WHAT YOU SHOULD DO.
Write out again, unaltered, the lines from the start through the line containing "socket.default_value = value".

<<<<

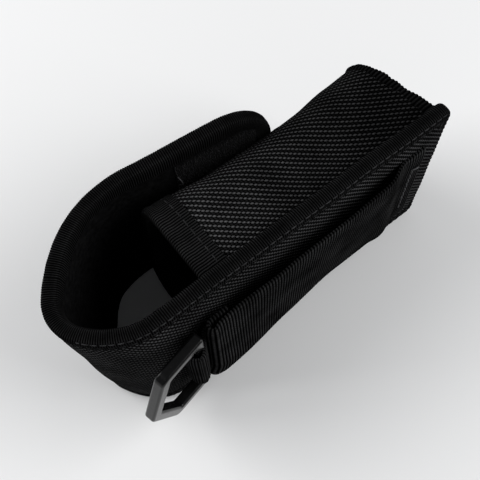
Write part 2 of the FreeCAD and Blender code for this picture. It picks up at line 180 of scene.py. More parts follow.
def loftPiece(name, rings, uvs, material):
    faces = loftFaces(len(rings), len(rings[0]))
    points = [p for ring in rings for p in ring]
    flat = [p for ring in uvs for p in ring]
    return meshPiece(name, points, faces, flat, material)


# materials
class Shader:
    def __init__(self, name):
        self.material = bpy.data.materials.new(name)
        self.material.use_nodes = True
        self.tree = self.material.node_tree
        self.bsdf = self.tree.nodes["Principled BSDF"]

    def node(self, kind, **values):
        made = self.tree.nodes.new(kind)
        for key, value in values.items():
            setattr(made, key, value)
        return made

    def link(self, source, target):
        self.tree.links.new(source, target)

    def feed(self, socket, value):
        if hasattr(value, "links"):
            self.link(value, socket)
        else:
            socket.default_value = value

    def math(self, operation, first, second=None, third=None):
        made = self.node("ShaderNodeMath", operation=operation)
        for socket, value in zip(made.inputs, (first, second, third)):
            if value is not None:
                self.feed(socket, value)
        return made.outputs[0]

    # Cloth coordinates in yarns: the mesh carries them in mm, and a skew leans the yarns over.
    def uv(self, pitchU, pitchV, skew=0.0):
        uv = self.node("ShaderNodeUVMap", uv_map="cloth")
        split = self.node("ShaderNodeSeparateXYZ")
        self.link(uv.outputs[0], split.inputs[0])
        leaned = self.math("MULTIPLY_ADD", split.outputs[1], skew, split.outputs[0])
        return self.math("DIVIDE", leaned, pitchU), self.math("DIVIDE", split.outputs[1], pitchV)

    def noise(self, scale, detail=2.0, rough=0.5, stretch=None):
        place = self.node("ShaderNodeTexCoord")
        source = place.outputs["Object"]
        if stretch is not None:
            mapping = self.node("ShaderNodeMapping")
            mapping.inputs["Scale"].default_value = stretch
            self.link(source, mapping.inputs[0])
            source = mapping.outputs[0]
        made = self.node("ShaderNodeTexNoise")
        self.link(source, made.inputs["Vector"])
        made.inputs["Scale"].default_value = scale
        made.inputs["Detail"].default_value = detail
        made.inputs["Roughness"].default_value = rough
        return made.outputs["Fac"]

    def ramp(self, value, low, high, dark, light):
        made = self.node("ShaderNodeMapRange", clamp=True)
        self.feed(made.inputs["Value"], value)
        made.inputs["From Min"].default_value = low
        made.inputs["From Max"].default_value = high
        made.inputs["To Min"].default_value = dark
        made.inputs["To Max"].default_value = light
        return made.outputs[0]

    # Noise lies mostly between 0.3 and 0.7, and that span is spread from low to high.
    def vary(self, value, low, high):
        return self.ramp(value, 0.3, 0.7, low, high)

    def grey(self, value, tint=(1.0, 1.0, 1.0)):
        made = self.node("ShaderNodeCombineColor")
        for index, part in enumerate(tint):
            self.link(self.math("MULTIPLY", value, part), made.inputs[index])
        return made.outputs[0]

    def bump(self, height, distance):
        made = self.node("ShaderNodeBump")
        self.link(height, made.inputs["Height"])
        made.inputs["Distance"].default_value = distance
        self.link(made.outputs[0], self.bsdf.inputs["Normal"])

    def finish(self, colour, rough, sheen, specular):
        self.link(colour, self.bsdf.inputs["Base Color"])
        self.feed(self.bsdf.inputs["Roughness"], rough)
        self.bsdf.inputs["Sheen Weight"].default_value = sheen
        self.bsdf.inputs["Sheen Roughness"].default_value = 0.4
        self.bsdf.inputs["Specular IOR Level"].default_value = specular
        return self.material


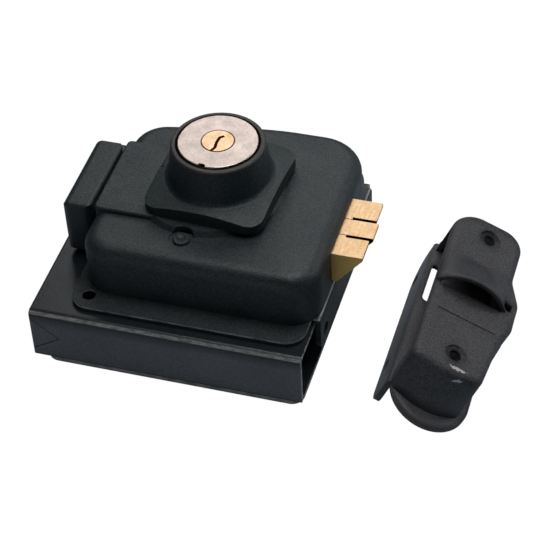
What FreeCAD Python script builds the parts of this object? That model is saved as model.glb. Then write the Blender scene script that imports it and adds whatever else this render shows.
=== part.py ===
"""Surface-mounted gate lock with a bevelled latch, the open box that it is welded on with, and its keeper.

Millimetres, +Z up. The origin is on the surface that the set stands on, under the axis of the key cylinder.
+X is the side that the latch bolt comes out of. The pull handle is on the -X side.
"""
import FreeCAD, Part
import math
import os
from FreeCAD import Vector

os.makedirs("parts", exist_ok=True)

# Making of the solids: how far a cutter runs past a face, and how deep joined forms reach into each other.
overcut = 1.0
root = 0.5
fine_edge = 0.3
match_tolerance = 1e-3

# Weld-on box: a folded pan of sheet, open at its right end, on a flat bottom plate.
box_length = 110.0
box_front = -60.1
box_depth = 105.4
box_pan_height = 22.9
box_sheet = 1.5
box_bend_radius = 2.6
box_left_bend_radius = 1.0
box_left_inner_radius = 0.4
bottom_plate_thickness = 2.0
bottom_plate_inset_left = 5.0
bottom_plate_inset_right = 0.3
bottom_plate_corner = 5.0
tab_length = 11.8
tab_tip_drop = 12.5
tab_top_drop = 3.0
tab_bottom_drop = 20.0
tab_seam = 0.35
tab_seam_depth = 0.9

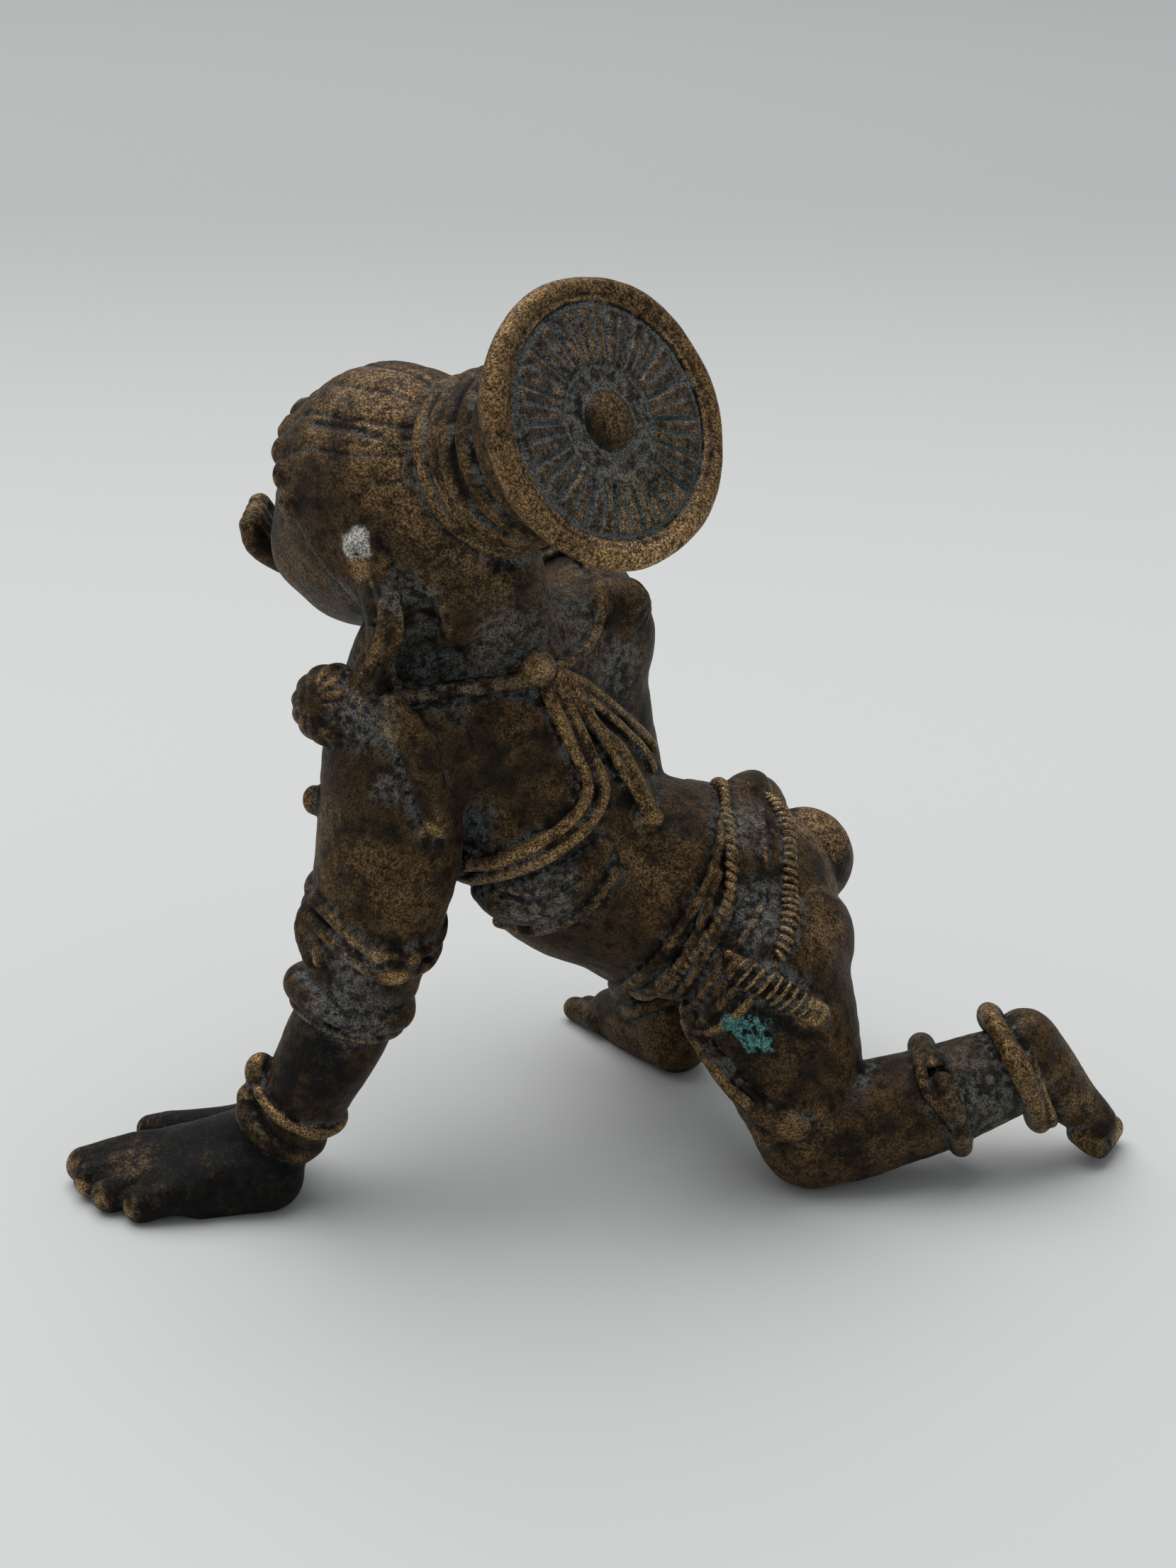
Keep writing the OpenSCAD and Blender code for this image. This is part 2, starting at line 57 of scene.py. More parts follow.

>>>>

EXERCISE RESULT.
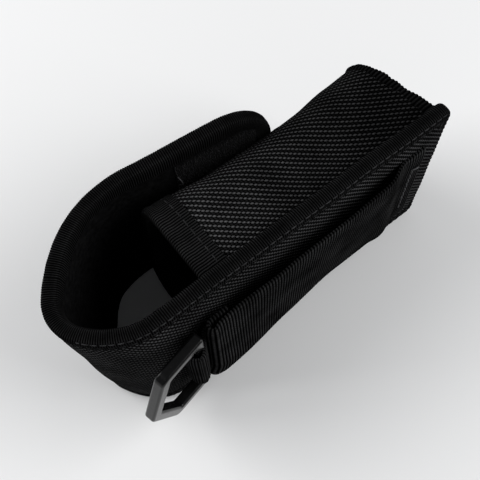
Write part 2 of the FreeCAD and Blender code for this picture. It picks up at line 180 of scene.py. More parts follow.
def loftPiece(name, rings, uvs, material):
    faces = loftFaces(len(rings), len(rings[0]))
    points = [p for ring in rings for p in ring]
    flat = [p for ring in uvs for p in ring]
    return meshPiece(name, points, faces, flat, material)


# materials
class Shader:
    def __init__(self, name):
        self.material = bpy.data.materials.new(name)
        self.material.use_nodes = True
        self.tree = self.material.node_tree
        self.bsdf = self.tree.nodes["Principled BSDF"]

    def node(self, kind, **values):
        made = self.tree.nodes.new(kind)
        for key, value in values.items():
            setattr(made, key, value)
        return made

    def link(self, source, target):
        self.tree.links.new(source, target)

    def feed(self, socket, value):
        if hasattr(value, "links"):
            self.link(value, socket)
        else:
            socket.default_value = value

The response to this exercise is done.